In a recent investigation, we characterized normal-hearing listeners’ sensitivity to ITD and ILD by measuring temporal weighting functions (TWFs) for discrimination of ITD or ILD carried by brief trains of clicks (Brown and Stecker, 2010). Rather than measuring whole-stimulus discrimination thresholds (e.g., Hafter and Dye, 1983; Hafter et al., 1983), TWFs measure the influence of discrete temporal portions of a stimulus on a subject’s perception, with portions of the stimulus that exert greater influence on perception receiving higher “weights” (e.g., Saberi, 1996; Stecker and Hafter, 2002; van Hoesel, 2008a,b; Brown and Stecker, 2010). A fundamental assumption of binaural adaptation is that lateralization is dominated by onset ITD and ILD at high modulation rates, while post-onset information contributes little to subjects’ perception. Correspondingly, TWFs measured in normal-hearing listeners for ITD and ILD carried by high-rate acoustic click trains (e.g., 800 Hz, Brown and Stecker, 2010) or in bilateral CI users for high-rate electrical pulse trains (e.g., 600 Hz, van Hoesel, 2008a) generally show high weights at onset and uniformly low weights for individual post-onset clicks, although these and other recent studies of temporal weighting of ITD and ILD (e.g., Saberi and Antonio, 2003; Saberi et al., 2004; Stecker and Brown, 2010) also suggested reduced onset dominance for ILD relative to ITD—a finding in conflict with the notion of equal binaural adaptation for ITD and ILD (Hafter et al., 1990). The nature of differences in the time courses of ITD versus ILD sensitivity, including the common finding of significant individual differences in sensitivity across listeners, remains an area of great interest to us and others at present (cf. McFadden et al., 1973 ; Krumbholz and Nobbe, 2002; Saberi and Antonio, 2003; Saberi et al., 2004; van Hoesel, 2008a,b; Litovsky et al., 2010; Stecker and Brown, 2010; Brown and Stecker, 2010; see Sec. 4B).

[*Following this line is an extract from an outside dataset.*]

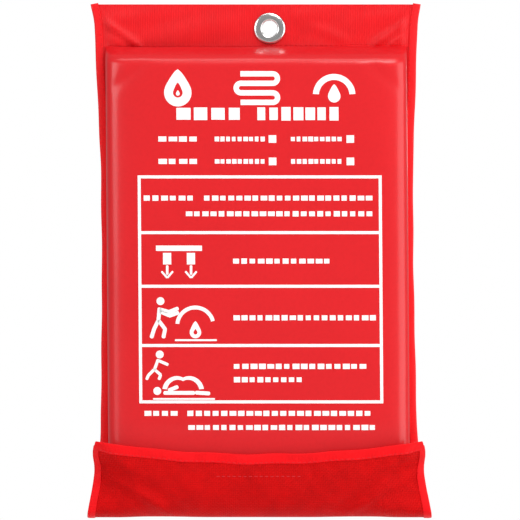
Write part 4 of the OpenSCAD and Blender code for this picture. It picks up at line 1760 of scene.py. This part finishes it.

Nonetheless, since improved sensitivity to post-onset portions of the stimulus (i.e., reduced onset dominance) is the main consequence of binaural restarting, the restarting hypothesis adopted by Laback and Majdak (2008) and Goupell et al. (2009) clearly predicts that TWFs measured for jittered pulse trains should have more comparable weights across the duration of the stimulus than isochronous pulse trains. That is, to the degree that onset weights are elevated relative to post-onset weights given isochronous stimulation, jitter-induced restarting should “flatten” TWFs for both ITD and ILD. Baseline differences in ITD and ILD sensitivity (e.g., McFadden et al., 1973; Stecker and Brown, 2010; Litovsky et al., 2010) could affect the magnitude of differences for the two cues, but a reduction of onset weighting should be expected in both cases (cf. Hafter et al., 1990).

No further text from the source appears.